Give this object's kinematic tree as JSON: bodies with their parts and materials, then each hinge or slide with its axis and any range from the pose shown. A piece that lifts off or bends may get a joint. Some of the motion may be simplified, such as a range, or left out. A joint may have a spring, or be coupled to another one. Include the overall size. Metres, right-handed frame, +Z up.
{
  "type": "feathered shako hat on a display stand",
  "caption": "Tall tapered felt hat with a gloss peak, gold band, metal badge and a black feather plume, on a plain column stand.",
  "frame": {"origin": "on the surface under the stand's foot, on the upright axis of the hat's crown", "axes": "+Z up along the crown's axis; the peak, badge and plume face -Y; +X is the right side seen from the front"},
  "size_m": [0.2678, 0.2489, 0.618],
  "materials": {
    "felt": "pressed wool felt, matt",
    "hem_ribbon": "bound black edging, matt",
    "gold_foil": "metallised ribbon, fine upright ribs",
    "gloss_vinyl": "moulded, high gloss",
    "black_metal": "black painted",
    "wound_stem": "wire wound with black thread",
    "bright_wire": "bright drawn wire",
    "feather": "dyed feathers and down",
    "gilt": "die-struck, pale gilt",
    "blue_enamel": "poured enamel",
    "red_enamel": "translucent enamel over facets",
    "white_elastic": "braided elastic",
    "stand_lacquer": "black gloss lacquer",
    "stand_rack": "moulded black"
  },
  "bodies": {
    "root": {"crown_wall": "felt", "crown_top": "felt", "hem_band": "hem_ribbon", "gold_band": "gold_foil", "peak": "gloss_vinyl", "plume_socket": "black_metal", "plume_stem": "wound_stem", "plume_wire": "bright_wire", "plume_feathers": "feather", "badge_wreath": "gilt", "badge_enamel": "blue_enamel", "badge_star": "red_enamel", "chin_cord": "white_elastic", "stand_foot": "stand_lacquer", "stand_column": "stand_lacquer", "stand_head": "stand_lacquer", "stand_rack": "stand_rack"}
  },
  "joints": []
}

────────────────────────────────────────

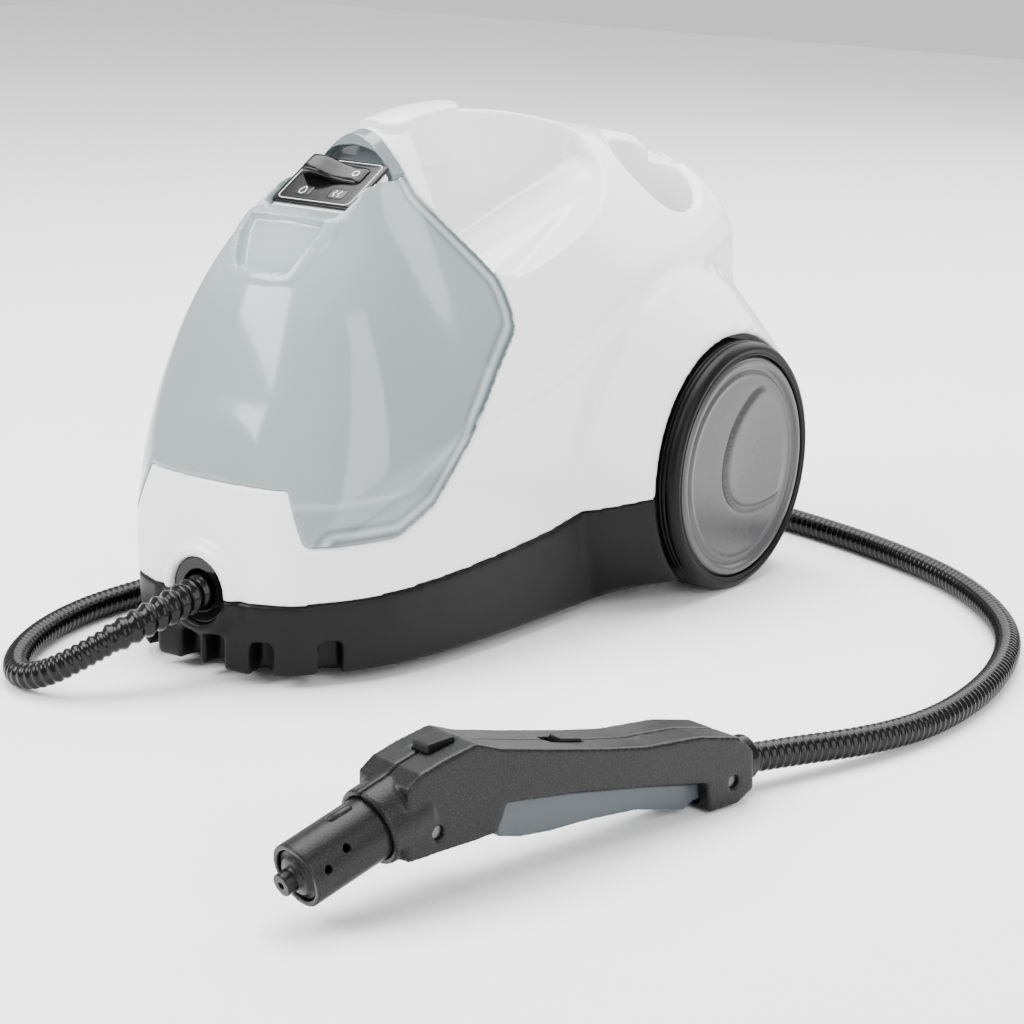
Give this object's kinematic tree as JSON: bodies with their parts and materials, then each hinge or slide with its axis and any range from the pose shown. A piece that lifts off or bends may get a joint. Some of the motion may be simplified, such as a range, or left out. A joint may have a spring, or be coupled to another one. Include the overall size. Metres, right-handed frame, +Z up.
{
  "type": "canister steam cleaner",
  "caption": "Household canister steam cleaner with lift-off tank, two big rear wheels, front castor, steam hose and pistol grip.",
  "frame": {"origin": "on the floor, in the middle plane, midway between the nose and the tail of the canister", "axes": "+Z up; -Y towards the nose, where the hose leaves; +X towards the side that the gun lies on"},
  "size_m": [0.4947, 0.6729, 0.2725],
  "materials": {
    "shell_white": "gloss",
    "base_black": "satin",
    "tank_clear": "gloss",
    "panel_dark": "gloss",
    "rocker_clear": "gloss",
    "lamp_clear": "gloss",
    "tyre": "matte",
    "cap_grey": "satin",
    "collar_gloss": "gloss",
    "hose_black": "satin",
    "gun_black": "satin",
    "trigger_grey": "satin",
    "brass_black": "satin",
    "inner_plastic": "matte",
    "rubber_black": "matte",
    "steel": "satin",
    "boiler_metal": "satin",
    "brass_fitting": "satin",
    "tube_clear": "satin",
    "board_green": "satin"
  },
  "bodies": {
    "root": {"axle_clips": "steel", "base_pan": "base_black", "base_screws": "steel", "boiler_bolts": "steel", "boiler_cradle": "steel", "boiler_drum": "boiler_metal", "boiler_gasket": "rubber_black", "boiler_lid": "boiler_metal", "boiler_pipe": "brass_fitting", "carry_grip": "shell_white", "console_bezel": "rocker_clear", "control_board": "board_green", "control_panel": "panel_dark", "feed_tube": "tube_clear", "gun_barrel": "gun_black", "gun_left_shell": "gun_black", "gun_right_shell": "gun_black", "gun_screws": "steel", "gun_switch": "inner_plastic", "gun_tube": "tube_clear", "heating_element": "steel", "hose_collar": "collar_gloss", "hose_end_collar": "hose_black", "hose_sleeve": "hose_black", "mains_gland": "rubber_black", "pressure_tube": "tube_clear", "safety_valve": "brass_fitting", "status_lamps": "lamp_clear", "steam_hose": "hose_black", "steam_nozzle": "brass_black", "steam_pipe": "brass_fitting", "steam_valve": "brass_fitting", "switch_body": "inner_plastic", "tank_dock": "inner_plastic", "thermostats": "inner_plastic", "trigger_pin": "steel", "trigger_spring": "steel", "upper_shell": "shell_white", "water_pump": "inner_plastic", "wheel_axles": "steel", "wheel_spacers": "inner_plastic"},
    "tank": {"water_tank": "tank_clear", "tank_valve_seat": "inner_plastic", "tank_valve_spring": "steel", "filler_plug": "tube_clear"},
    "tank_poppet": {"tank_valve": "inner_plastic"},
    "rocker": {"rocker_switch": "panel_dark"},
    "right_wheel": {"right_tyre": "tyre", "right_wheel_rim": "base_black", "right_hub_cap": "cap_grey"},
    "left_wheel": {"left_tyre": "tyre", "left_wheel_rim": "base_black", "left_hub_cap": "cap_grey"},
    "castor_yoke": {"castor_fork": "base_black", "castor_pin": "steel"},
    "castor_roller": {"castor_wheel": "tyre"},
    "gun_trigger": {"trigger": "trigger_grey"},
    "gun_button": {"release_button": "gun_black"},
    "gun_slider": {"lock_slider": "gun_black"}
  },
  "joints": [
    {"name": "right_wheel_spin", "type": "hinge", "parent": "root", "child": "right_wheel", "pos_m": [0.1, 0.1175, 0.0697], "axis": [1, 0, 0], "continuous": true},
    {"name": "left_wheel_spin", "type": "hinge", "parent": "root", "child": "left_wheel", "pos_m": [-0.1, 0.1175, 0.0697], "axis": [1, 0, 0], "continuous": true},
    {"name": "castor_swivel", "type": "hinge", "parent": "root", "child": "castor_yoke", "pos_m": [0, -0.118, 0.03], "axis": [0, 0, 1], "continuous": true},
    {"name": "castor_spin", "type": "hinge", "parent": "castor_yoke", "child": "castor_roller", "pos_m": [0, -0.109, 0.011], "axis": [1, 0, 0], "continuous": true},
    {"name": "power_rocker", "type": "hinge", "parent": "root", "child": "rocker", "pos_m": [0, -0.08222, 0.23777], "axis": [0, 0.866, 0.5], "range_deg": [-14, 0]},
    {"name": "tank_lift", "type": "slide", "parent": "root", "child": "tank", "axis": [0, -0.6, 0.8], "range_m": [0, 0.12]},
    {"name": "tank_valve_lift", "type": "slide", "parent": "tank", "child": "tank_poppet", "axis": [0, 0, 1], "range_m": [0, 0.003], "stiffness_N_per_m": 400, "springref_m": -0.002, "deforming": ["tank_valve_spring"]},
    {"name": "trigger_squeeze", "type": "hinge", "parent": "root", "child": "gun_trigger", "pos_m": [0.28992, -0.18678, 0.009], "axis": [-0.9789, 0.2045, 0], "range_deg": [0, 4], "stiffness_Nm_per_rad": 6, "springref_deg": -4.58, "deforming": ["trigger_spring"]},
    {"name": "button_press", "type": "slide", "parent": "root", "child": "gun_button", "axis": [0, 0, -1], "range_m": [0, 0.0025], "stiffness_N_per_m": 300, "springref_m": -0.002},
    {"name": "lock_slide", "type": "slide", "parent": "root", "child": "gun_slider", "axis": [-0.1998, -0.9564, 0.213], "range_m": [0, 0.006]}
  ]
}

────────────────────────────────────────

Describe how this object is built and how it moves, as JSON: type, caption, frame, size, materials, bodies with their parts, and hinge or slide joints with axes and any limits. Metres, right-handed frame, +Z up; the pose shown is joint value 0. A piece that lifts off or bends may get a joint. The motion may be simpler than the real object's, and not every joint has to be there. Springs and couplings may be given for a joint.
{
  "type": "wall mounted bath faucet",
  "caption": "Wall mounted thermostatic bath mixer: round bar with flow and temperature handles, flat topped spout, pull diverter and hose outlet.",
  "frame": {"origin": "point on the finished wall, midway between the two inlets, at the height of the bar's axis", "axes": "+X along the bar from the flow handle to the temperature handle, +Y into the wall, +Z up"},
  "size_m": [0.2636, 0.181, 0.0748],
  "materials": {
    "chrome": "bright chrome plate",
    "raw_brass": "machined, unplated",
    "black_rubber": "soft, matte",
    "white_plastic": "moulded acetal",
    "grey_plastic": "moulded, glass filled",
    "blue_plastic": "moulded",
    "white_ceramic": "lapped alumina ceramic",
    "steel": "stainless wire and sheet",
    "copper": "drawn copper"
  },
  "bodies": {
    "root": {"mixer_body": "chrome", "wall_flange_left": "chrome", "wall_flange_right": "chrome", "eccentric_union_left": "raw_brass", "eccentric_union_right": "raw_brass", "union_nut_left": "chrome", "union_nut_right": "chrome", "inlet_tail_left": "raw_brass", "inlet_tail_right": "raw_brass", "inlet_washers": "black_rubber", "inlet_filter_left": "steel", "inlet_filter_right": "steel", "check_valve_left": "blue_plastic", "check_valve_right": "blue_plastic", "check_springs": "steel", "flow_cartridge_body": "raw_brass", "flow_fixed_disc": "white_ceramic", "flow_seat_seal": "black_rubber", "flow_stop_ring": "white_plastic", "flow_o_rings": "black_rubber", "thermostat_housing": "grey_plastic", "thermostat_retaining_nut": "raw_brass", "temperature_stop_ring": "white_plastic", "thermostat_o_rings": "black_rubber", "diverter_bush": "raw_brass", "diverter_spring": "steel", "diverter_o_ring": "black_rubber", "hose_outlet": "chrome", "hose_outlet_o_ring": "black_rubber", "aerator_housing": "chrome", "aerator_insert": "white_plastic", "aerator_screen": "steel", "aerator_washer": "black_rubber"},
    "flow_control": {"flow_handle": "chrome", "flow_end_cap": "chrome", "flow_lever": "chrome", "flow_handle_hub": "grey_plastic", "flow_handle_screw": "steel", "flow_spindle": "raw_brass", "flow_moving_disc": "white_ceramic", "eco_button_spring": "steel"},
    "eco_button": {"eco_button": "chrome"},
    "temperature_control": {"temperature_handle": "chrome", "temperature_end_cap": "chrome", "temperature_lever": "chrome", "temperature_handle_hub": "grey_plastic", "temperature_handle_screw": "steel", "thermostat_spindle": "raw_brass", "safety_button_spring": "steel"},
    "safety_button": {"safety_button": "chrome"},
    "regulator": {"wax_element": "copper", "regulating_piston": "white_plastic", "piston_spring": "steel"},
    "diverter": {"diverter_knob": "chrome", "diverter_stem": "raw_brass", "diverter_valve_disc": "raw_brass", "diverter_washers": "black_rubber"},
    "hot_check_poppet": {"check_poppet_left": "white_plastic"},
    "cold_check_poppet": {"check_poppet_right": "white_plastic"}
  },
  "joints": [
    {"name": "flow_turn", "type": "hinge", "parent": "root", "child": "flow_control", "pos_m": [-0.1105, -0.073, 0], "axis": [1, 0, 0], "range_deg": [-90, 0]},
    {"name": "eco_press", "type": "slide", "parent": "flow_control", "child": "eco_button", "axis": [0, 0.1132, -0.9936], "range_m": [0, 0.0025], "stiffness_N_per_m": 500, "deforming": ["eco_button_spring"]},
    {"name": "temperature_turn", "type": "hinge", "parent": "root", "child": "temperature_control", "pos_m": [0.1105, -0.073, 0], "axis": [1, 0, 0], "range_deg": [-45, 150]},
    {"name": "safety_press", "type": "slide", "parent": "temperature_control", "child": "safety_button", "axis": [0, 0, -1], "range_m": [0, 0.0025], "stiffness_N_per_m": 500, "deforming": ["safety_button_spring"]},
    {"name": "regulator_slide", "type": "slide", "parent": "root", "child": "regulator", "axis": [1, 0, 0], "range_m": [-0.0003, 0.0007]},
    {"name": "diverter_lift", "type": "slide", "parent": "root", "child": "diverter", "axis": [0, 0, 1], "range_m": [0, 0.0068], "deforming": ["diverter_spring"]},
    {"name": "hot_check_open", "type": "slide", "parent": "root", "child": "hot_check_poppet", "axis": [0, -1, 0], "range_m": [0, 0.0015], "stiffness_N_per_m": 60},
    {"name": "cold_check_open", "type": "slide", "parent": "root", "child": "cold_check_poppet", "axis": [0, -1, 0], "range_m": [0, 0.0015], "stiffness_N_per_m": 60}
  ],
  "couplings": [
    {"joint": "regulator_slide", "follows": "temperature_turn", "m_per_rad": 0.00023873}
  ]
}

────────────────────────────────────────

■ INSTRUCTIONS FOR THE TASK
Return every line above in which the string "joints" occurs.

■ WORKED SOLUTION
  "joints": []
  "joints": [
Describe how this object is built and how it moves, as JSON: type, caption, frame, size, materials, bodies with their parts, and hinge or slide joints with axes and any limits. Metres, right-handed frame, +Z up; the pose shown is joint value 0. A piece that lifts off or bends may get a joint. The motion may be simpler than the real object's, and not every joint has to be there. Springs and couplings may be given for a joint.
  "joints": [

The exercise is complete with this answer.